◆ Task prompt
Find every line in the records below that contains the word "Break", and copy each such line.

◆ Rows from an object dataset
------------------------

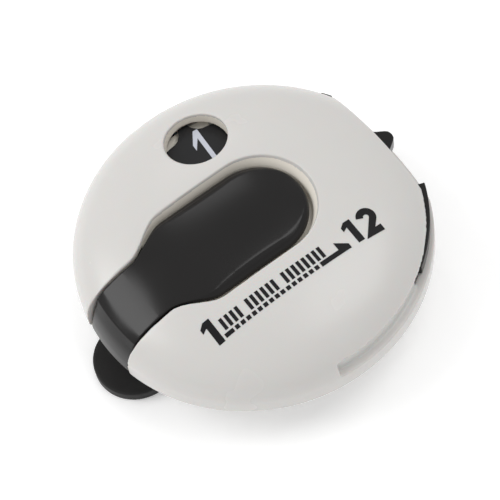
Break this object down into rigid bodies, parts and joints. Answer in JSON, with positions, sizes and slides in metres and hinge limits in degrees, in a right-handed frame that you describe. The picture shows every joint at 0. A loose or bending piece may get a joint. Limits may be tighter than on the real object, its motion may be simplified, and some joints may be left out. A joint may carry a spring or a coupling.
{
  "type": "hand tally counter",
  "caption": "Round thumb-press tally counter with a window over a toothed number wheel, a spoon-shaped count lever, a side reset nub and a sprung belt clip.",
  "frame": {"origin": "on the outer flat face of the belt clip, under the middle of the round housing", "axes": "+Z out of the face, +X from the lever's hinge towards the reset nub, +Y towards the window"},
  "size_m": [0.0522, 0.0498, 0.0175],
  "materials": {
    "housing_white": "glossy off-white moulding",
    "gloss_black": "satin to gloss black moulding",
    "clip_black": "matt black moulding",
    "natural_plastic": "natural uncoloured acetal",
    "steel": "bright spring steel and plated pins"
  },
  "bodies": {
    "housing": {"front_shell": "housing_white", "back_cover": "housing_white", "cover_screw_1": "steel", "cover_screw_2": "steel", "cover_screw_3": "steel", "cover_screw_4": "steel", "axle_pin": "steel", "thrust_washer": "steel", "retaining_washer": "steel", "return_spring": "steel", "click_spring": "steel", "lever_pin": "steel", "lever_spring": "steel", "reset_spring": "steel", "clip_pin": "steel", "clip_spring": "steel"},
    "lever": {"count_lever": "gloss_black"},
    "drive": {"drive_arm": "natural_plastic", "pawl_leaf": "steel"},
    "wheel": {"number_wheel": "gloss_black", "ratchet_wheel": "natural_plastic", "spring_hub": "natural_plastic"},
    "reset": {"reset_slider": "gloss_black"},
    "clip": {"belt_clip": "clip_black"}
  },
  "joints": [
    {"name": "lever_press", "type": "hinge", "parent": "housing", "child": "lever", "pos_m": [-0.0211, 0, 0.0098], "axis": [0, 1, 0], "range_deg": [0, 3.1], "stiffness_Nm_per_rad": 0.2, "deforming": ["lever_spring"]},
    {"name": "drive_turn", "type": "hinge", "parent": "housing", "child": "drive", "pos_m": [0.0014, 0, 0.0127], "axis": [0, 0, 1], "range_deg": [0, 30.5]},
    {"name": "wheel_turn", "type": "hinge", "parent": "housing", "child": "wheel", "pos_m": [0.0014, 0, 0.0134], "axis": [0, 0, 1], "range_deg": [0, 330], "deforming": ["click_spring", "return_spring"]},
    {"name": "reset_push", "type": "slide", "parent": "housing", "child": "reset", "axis": [-1, 0, 0], "range_m": [0, 0.0012], "stiffness_N_per_m": 500, "deforming": ["click_spring", "reset_spring"]},
    {"name": "clip_open", "type": "hinge", "parent": "housing", "child": "clip", "pos_m": [-0.012, 0, 0.0046], "axis": [0, 1, 0], "range_deg": [0, 14], "stiffness_Nm_per_rad": 0.3, "deforming": ["clip_spring"]}
  ],
  "couplings": [
    {"joint": "drive_turn", "follows": "lever_press", "ratio": 9.8387}
  ]
}
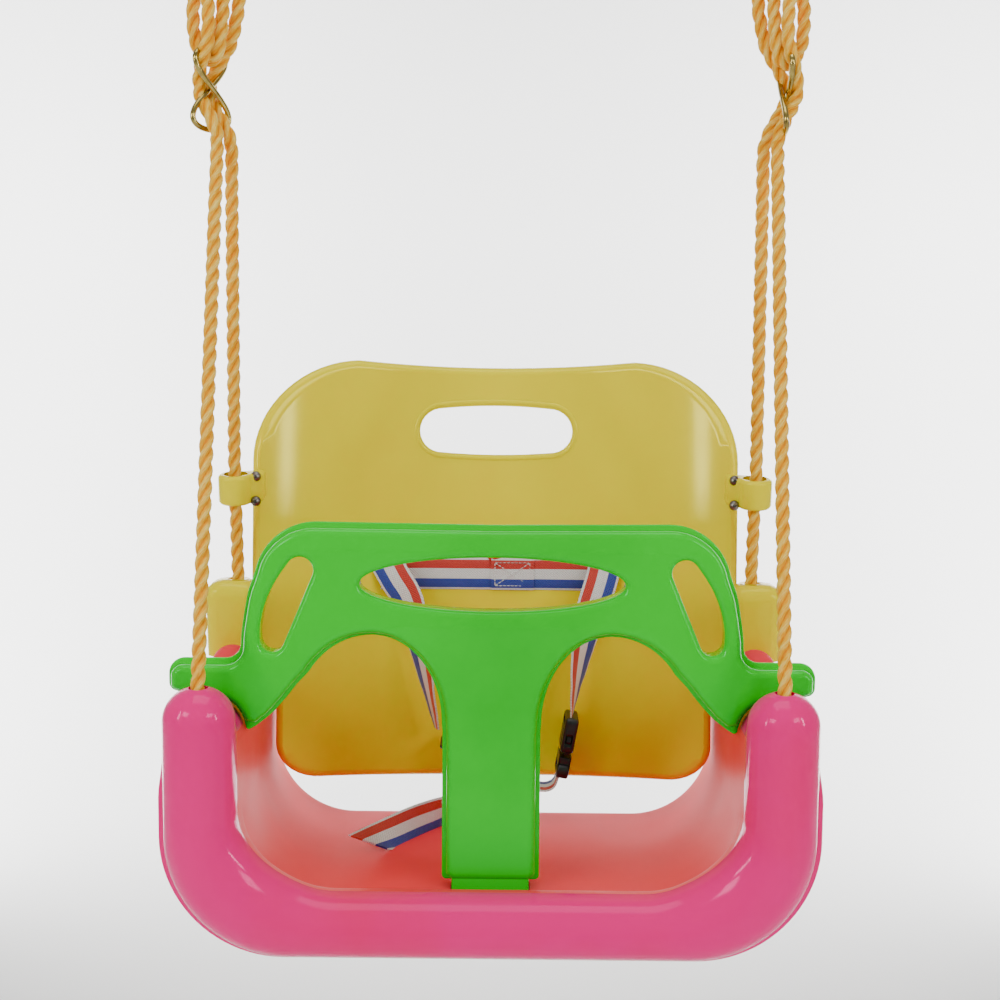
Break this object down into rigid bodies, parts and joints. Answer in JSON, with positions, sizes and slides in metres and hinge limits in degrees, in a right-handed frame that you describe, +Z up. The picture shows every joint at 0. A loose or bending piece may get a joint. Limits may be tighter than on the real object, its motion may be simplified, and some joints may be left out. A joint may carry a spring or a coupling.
{
  "type": "toddler bucket swing",
  "caption": "Toddler swing with a moulded seat, a lift-off backrest and T-shaped guard, a buckled waist strap and two adjustable ropes on steel rings.",
  "frame": {"origin": "midway between the hanging rings, on the line through their straight bars that the ropes swing about", "axes": "+X to the sitter's left, +Y to the back of the seat, +Z up"},
  "size_m": [0.446, 0.2667, 0.74],
  "materials": {
    "pink_plastic": "glossy moulded polypropylene",
    "yellow_plastic": "glossy moulded polypropylene",
    "green_plastic": "glossy moulded polypropylene",
    "red_plastic": "moulded push rivet",
    "black_plastic": "satin moulded acetal",
    "rope": "laid polypropylene rope",
    "webbing": "ribbed polyester webbing in red, white and blue",
    "gilt_wire": "yellow passivated steel wire",
    "zinc": "zinc plated steel",
    "dark_steel": "dark plated steel"
  },
  "bodies": {
    "hangers": {"ring_left": "zinc", "ring_right": "zinc"},
    "swing": {"seat_base": "pink_plastic", "rope_left": "rope", "rope_right": "rope", "rope_knots": "rope", "adjuster_left": "gilt_wire", "adjuster_right": "gilt_wire"},
    "guard": {"guard": "green_plastic"},
    "backrest": {"backrest": "yellow_plastic", "bracket_left": "yellow_plastic", "bracket_right": "yellow_plastic", "bracket_screws": "dark_steel", "bracket_nuts": "zinc", "back_strap": "webbing", "strap_peg": "red_plastic", "peg_washer": "zinc", "strap_left": "webbing", "strap_right": "webbing", "buckle_socket": "black_plastic", "tri_glide": "black_plastic", "strap_tail": "webbing"},
    "buckle": {"buckle_plug": "black_plastic", "strap_lower": "webbing"}
  },
  "joints": [
    {"name": "swing_hinge", "type": "hinge", "parent": "hangers", "child": "swing", "pos_m": [0, 0, 0], "axis": [1, 0, 0], "range_deg": [-45, 45]},
    {"name": "guard_lift", "type": "slide", "parent": "swing", "child": "guard", "axis": [0, 0, 1], "range_m": [0, 0.045]},
    {"name": "backrest_lift", "type": "slide", "parent": "swing", "child": "backrest", "axis": [0, -0.1295, 0.9916], "range_m": [0, 0.07]},
    {"name": "buckle_release", "type": "slide", "parent": "backrest", "child": "buckle", "axis": [-0.1736, 0, -0.9848], "range_m": [0, 0.018]}
  ]
}
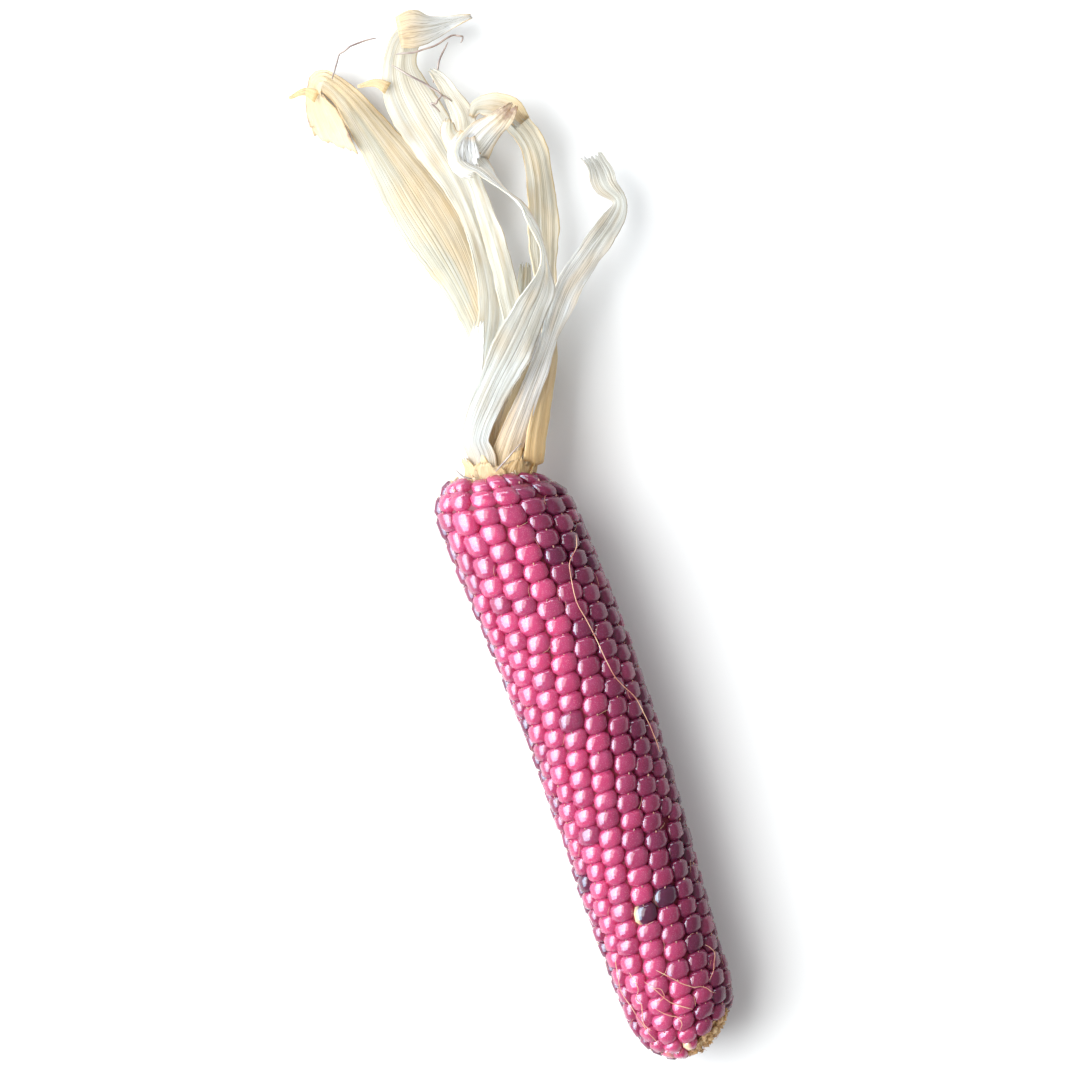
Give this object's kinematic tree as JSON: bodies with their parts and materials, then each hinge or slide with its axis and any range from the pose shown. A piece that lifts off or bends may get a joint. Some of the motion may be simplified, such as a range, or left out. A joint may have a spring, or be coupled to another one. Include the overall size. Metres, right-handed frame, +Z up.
{
  "type": "dried corn cob",
  "caption": "Dried ear of red corn lying on its side, with glossy kernels in rows round a woody cob and papery husk leaves pulled back from the butt.",
  "frame": {"origin": "on the flattened kernel that the ear rests on, under the middle of the kernelled length", "axes": "+X along the ear from its tip to its butt and husk, +Z up from the surface it lies on, +Y to the side that completes a right-handed frame"},
  "size_m": [0.2915, 0.0788, 0.0373],
  "materials": {
    "kernels": "glossy",
    "cob": "matte",
    "husk_pale": "matte",
    "husk_cream": "matte",
    "husk_tan": "matte"
  },
  "bodies": {
    "root": {"kernels": "kernels", "cob": "cob", "husk_leaf_front": "husk_pale", "husk_leaf_outer": "husk_pale", "husk_leaf_short": "husk_pale", "husk_leaf_long": "husk_cream", "husk_leaf_narrow": "husk_cream", "husk_leaf_left": "husk_tan", "husk_leaf_right": "husk_tan", "husk_leaf_under": "husk_tan"}
  },
  "joints": []
}
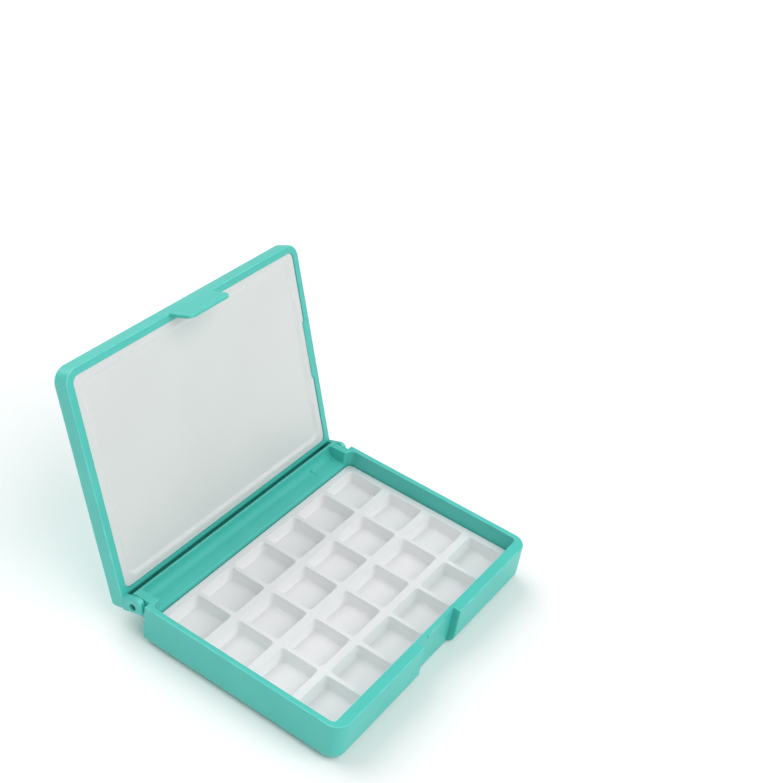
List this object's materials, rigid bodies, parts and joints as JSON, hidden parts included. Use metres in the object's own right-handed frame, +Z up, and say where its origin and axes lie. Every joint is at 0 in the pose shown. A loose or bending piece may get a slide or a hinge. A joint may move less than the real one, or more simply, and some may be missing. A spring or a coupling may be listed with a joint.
{
  "type": "folding paint palette",
  "caption": "Flat hinged paint palette case, shown open: lift-out tray of square paint wells in the base, a plain mixing plate snapped into the lid, and a moulded front latch tab.",
  "frame": {"origin": "centre of the case on the face it rests on", "axes": "+X along the hinge, +Y from the latch side to the hinge side, +Z up; drawn with the lid open on its stop"},
  "size_m": [0.14, 0.1451, 0.1117],
  "materials": {
    "case_plastic": "gloss",
    "lid_plastic": "gloss",
    "tray_plastic": "semi-gloss",
    "plate_plastic": "satin",
    "pin_steel": "satin"
  },
  "bodies": {
    "base": {"base_case": "case_plastic", "hinge_pins": "pin_steel"},
    "lid": {"lid_shell": "lid_plastic", "mixing_plate": "plate_plastic"},
    "tray": {"well_tray": "tray_plastic"}
  },
  "joints": [
    {"name": "lid_hinge", "type": "hinge", "parent": "base", "child": "lid", "pos_m": [0, 0.0486, 0.01495], "axis": [1, 0, 0], "range_deg": [0, 109.2]},
    {"name": "tray_lift", "type": "slide", "parent": "base", "child": "tray", "axis": [0, 0, 1], "range_m": [0, 0.0075]}
  ]
}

------------------------

◆ Solution to this problem
Break this object down into rigid bodies, parts and joints. Answer in JSON, with positions, sizes and slides in metres and hinge limits in degrees, in a right-handed frame that you describe. The picture shows every joint at 0. A loose or bending piece may get a joint. Limits may be tighter than on the real object, its motion may be simplified, and some joints may be left out. A joint may carry a spring or a coupling.
Break this object down into rigid bodies, parts and joints. Answer in JSON, with positions, sizes and slides in metres and hinge limits in degrees, in a right-handed frame that you describe, +Z up. The picture shows every joint at 0. A loose or bending piece may get a joint. Limits may be tighter than on the real object, its motion may be simplified, and some joints may be left out. A joint may carry a spring or a coupling.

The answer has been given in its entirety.